The only two other noted theologians who stood for gender equality from Indian sub-continent were Maulavi Mumtaz Ali Khan who was colleague of Sir Syed Ahmed Khan and Maulana Umar Ahmed Usmani who died recently in Karachi. Both were eminent theologians and were uncompromising in upholding gender equality. Maulavi Mumtaz Ali Khan wrote a book Huquq al-Niswan (Rights of Women) and Maulana Umar Ahmed Usmani wrote Fiqh al-Qur’an (Qur’anic Jurisprudence) in eight volumes elaborately arguing for gender equality in the Qur’an.
Maulana also had clearly predicted what is happening today in Pakistan. First, it is important to note that like his conviction about Hindu-Muslim unity, it was also Maulana’s strong conviction that it would be wrong to divide India on religious grounds. One who loves one’s country can never divide it. Also, he knew that when democracy begins functional it has to take care of rights of minorities and Muslims were no mean minority. They were more than 25% before partition and today, if the country would not have been divided, they would have been more than 33%.

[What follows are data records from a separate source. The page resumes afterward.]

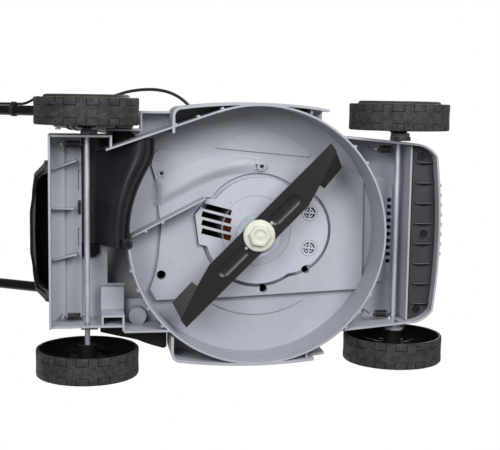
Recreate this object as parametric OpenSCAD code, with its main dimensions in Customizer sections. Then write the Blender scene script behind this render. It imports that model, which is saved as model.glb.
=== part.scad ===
// Cordless rotary lawn mower, standing on its wheels at the middle cutting height.
// Origin on the ground under the blade spindle, +X to the front, +Y to the user's left, +Z up.

/* [Wheels and axles] */
// Radius of each wheel
wheel_r = 75; // [70:1:77]
// Width of each wheel
wheel_w = 39; // [34:1:41]
// Distance from the rear wall forward to the rear axle
rear_inset = 54; // [52:1:56]
// Distance from the front edge back to the front axle
front_inset = 61; // [58:1:64]
// Half the distance between the rear wheels' inner faces
rear_track = 163; // [161:1:167]
// Half the distance between the front wheels' inner faces
front_track = 156; // [155:1:162]
// How far the rear axle lies towards the left wheel in its side play
rear_shift = 5; // [0:1:5]
// Diameter of both axle rods
axle_d = 8; // [7:0.5:9]
// Travel of each axle up and down between the end notches
height_travel = 20; // [16:1:20]

/* [Deck] */
// Inner radius of the blade chamber wall
ring_r = 188; // [186:1:190]
// Wall of the deck moulding
deck_t = 3; // [2.5:0.5:4]
// Height of the chamber wall's lower edge
deck_low = 38; // [34:1:40]
// Height of the chamber ceiling
ceiling = 112; // [110:1:116]
// Rear wall of the deck, behind the spindle
rear_reach = 302; // [298:1:304]
// Front wall of the deck, before the spindle
front_reach = 277; // [272:1:280]
// Right wall of the rear box, from the centre plane
box_right = 144; // [141:1:146]
// Left wall of the rear box, from the centre plane
box_left = 133; // [130:1:136]
// Side skirt, from the centre plane
skirt_y = 190; // [189:1:194]

/* [Blade] */
// Length of the blade from tip to tip
blade_len = 340; // [330:1:350]
// Width of the blade
blade_w = 42; // [38:1:45]
// Thickness of the blade
blade_t = 3; // [2.5:0.5:4]
// Height of the blade's underside at the middle cutting height
blade_z = 44; // [42:1:48]
// Rise of the lifting wings
wing_angle = 28; // [20:1:32]
// Turn of the blade about the spindle at rest
blade_turn = -45; // [-60:1:-30]

/* [Handle] */
// Outer diameter of the handle tubes
tube_d = 19; // [17:0.5:20]
// Wall of the handle tubes
tube_wall = 1.5; // [1:0.25:2.5]
// Centre line of the upper handle's side tubes, from the centre plane
upper_y = 170; // [168:1:172]
// Lean of the lower tubes above the horizontal
lower_lean = 75.4; // [72:0.1:78]
// Length of the lower tubes between their two bolts
lower_len = 396; // [370:1:410]
// Lean of the upper handle above the horizontal
upper_lean = 33; // [28:1:40]
// Length of the upper handle from its bolt to the cross bar
upper_len = 812; // [760:1:840]
// Diameter of the cable
cable_d = 5; // [4:0.5:6]

/* [Covers and battery] */
// Height of the motor cover's top
cover_top = 216; // [206:1:222]
// Half width of the motor cover
cover_y = 122; // [112:1:126]
// Length of the battery pack
pack_l = 74; // [68:1:78]
// Width of the battery pack
pack_w = 112; // [100:1:118]

/* [Axle springs] */
// Mean radius of the spring coils
spring_r = 5.2; // [4.5:0.1:6]
// Diameter of the spring wire
spring_wire = 1.5; // [1:0.1:1.6]
// Curls of each spring
spring_curls = 8; // [6:1:9]
// Rise of each curl
spring_pitch = 2.2; // [2.1:0.1:2.6]

/* [Hidden] */

grey = [0.67, 0.68, 0.72];
pale_grey = [0.74, 0.75, 0.79];
black = [0.1, 0.1, 0.11];
soot = [0.06, 0.06, 0.07];
steel = [0.72, 0.74, 0.78];
cream = [0.86, 0.87, 0.8];
copper = [0.5, 0.24, 0.08];

fine = 96;
round = 48;
small = 24;
gap = 0.3;        // clear space between pieces of different bodies
slit = 0.5;       // clear space between mouldings that lie side by side
over = 1;         // how far a cut runs past the face that it opens

axle_z = wheel_r;
hub_start = -4;
hub_end = wheel_w - 12;
clip_t = 2;
front_wall = 138.6;
rear_x = rear_inset - rear_reach;
front_x = front_reach - front_inset;
// where the tunnel's outer wall starts, and how it runs to touch the chamber wall
side_x = rear_x + 26;
side_y = -124.5;
side_turn = atan2(-side_y, -side_x) - asin((ring_r + deck_t) / norm([side_x, side_y]));
side_len = sqrt(side_x * side_x + side_y * side_y - (ring_r + deck_t) * (ring_r + deck_t));
notch_x = rear_x - rear_inset + 74;
shoulder_x = rear_x + wheel_r + 2;
axle_r = axle_d / 2;
front_shift = rear_shift / 5;
run_fit = 0.05;   // radial clearance of each running bore

deck_top = ceiling + deck_t;
front_low = deck_low + 7;
front_bow = 900;
shoulder_low = 84;
pad_y = 152;
box_mid = (box_left - box_right) / 2;

// Discharge tunnel
tunnel_floor = axle_z + height_travel + axle_r + 5;
tunnel_right = 125;
tunnel_left = 18;
tunnel_top = 178;
hood_front = -158;
mouth_right = box_right - deck_t;
lip_x = -152;
lip_low = deck_low + 2;
lip_high = deck_low + 17;
ramp_foot = -192;
ramp_head = rear_x + axle_r + 8;
panel_front = rear_x - axle_r - 4;

// Motor mount plate
mount_r = 81;
mount_x = 8;
lobe_r = 66;
lobe_x = 50;
mount_face = ceiling - 14;
groove_r = 53;
plug_r = 12.5;
plug_x = 87;
plug_y = 27;

// Spindle and motor
shaft_r = 6;
carrier_r = 32;
bolt_flange_r = 24;
bolt_hex_r = 17;
can_r = 46;
can_low = ceiling + 4;
can_high = 186;
winding_r = 38;
carrier_low = blade_z + blade_t;
carrier_high = carrier_low + 5;

// Front insert
insert_z = 62;
insert_t = 3;
insert_back = front_reach - 41;
insert_y = 132;
rib_x = front_reach - 47;
ridge_count = 8;
ridge_pitch = 30.7;
ridge_r = 30;
insert_screws = [[insert_back + 12, -116], [insert_back + 20, 1], [insert_back + 12, 117]];
screw_r = 5.5;

// Rear flap
flap_x = -rear_reach - slit;
flap_y = 106;
flap_low = tunnel_floor - 6;
flap_top = 176;
flap_depth = 28;
pin_r = 2.5;
flap_pin_x = flap_x - 5;
flap_pin_z = flap_top + 8;
flap_t = 3;

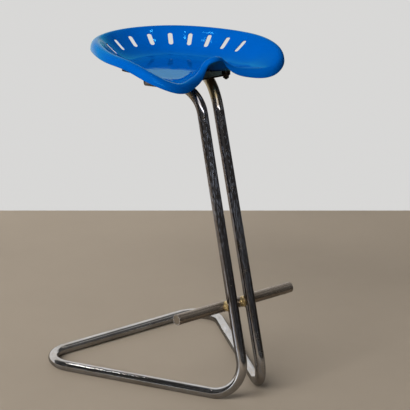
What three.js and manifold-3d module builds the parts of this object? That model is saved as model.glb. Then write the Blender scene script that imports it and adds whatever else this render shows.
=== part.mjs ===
// Tractor seat stool: a pressed steel pan on a bent tube frame.
// Lengths are millimetres, +Z is up, the pommel of the seat faces -Y and x = 0 is the plane of symmetry.
import * as THREE from "three";
import Module from "manifold-3d";
import { mergeVertices } from "three/addons/utils/BufferGeometryUtils.js";

const wasm = await Module();
wasm.setup();

// Clearances that the pieces share
const fit = 0.3;
const overrun = 5;

// Frame tube, bent from one length
const tubeDiameter = 25;
const tubeWall = 1.5;
const legCentreHeight = 705.5;
const footSpacing = 52;
const kneeSpacing = 46;
const baseWidth = 560;
const baseLength = 510;
const uprightLean = 14.7;
const legSplay = 23.4;
const legLength = 132;
const footBendRadius = 74;
const cornerBendRadius = 64;
const kneeBendRadius = 76;
const tubeFacets = 18;
const boreFacets = 10;
const bendSteps = 8;

// Plugs in the two open ends of the frame tube
const plugHeadThickness = 2.4;
const plugStemLength = 14;

// Footrest bar, brazed behind both uprights
const barDiameter = 25;
const barWall = 1.5;
const barLength = 335;
const barHeight = 216;
const barCapThickness = 2.5;
const brazeRadius = 10.5;

// Plate under the seat, welded on top of both legs
const plateThickness = 3.5;
const plateLength = 190;
const plateFrontWidth = 152;
const plateBackWidth = 200;
const plateFrontSetback = 2;
const plateCornerRadius = 12;
const weldLength = 34;
const weldLeg = 6;
const weldSetback = 34;

// Studs under the pan with their spacers, washers and nuts
const studDiameter = 8;
const studStickOut = 3;
const studBoltSlack = 0.25;
const spacerDiameter = 20;
const spacerHeight = 6;
const washerDiameter = 17;
const washerThickness = 1.6;
const nutAcrossFlats = 13;
const nutHeight = 6.5;
const frontStudSpacing = 138;
const backStudSpacing = 138;
const frontStudEdge = 13;
const backStudEdge = 31;
const roundFacets = 16;

// Seat pan: crest loop, floor, wall and rolled flange
const panThickness = 2.5;
const rimHalfWidth = 190;
const rimHalfLength = 200;
const rimHeight = 52;
const flangeWidth = 16;
const flangeDrop = 22;
const seatSetback = 102;
const floorShare = 0.55;
// Half of the crest's control polygon, from the middle of the back round to the pommel
const crestAcrossShares = [0, 0.57, 0.818, 1.004, 1.007, 0.98, 0.695, 0.44, 0.257, 0.129, 0];
const crestAlongShares = [1.097, 0.891, 0.433, -0.009, -0.405, -0.735, -0.86, -0.738, -0.684, -0.612, -0.69];
const crestHeightShares = [0.996, 1.007, 1.08, 1.063, 1.067, 0.731, 0.105, 0.21, 0.28, 0.773, 0.944];
const flangeOutShares = [1, 1.03, 1.05, 0.98, 0.96, 0.91, 0.82, 0.78, 0.7, 0.58, 0.57];
const flangeDropShares = [1.05, 1, 1, 0.86, 0.78, 0.96, 1, 0.93, 0.7, 0.47, 0.4];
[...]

Maulana had predicted that today if Muslims think Hindus are their enemy, tomorrow, when Pakistan comes into existence, and there will be no Hindus they would fight among themselves along regional, ethnic and sectarian lines. He had clearly told this to some members of Muslim League who came to meet him before leaving for Pakistan. This is what is happening today in Pakistan.
Not only sectarianism has grown, religious extremism is at its apex. Killing has become common and everyday affair. When religion is associated with politics, history of all religions show, power becomes far more important than religion and religious values. Power becomes goal and religion a mere instrument. Maulana knew this very well and that is why he was far more inclined towards a secular democratic polity than religious one.
However, Maulana could not prevail and save the country from partition as powerful vested interests like feudal lords from U.P. and Bihar and Muslim middle classes (afraid that they may not get services or quick promotions) on one hand, and, the British imperial interests, on the other, were bent upon dividing the country.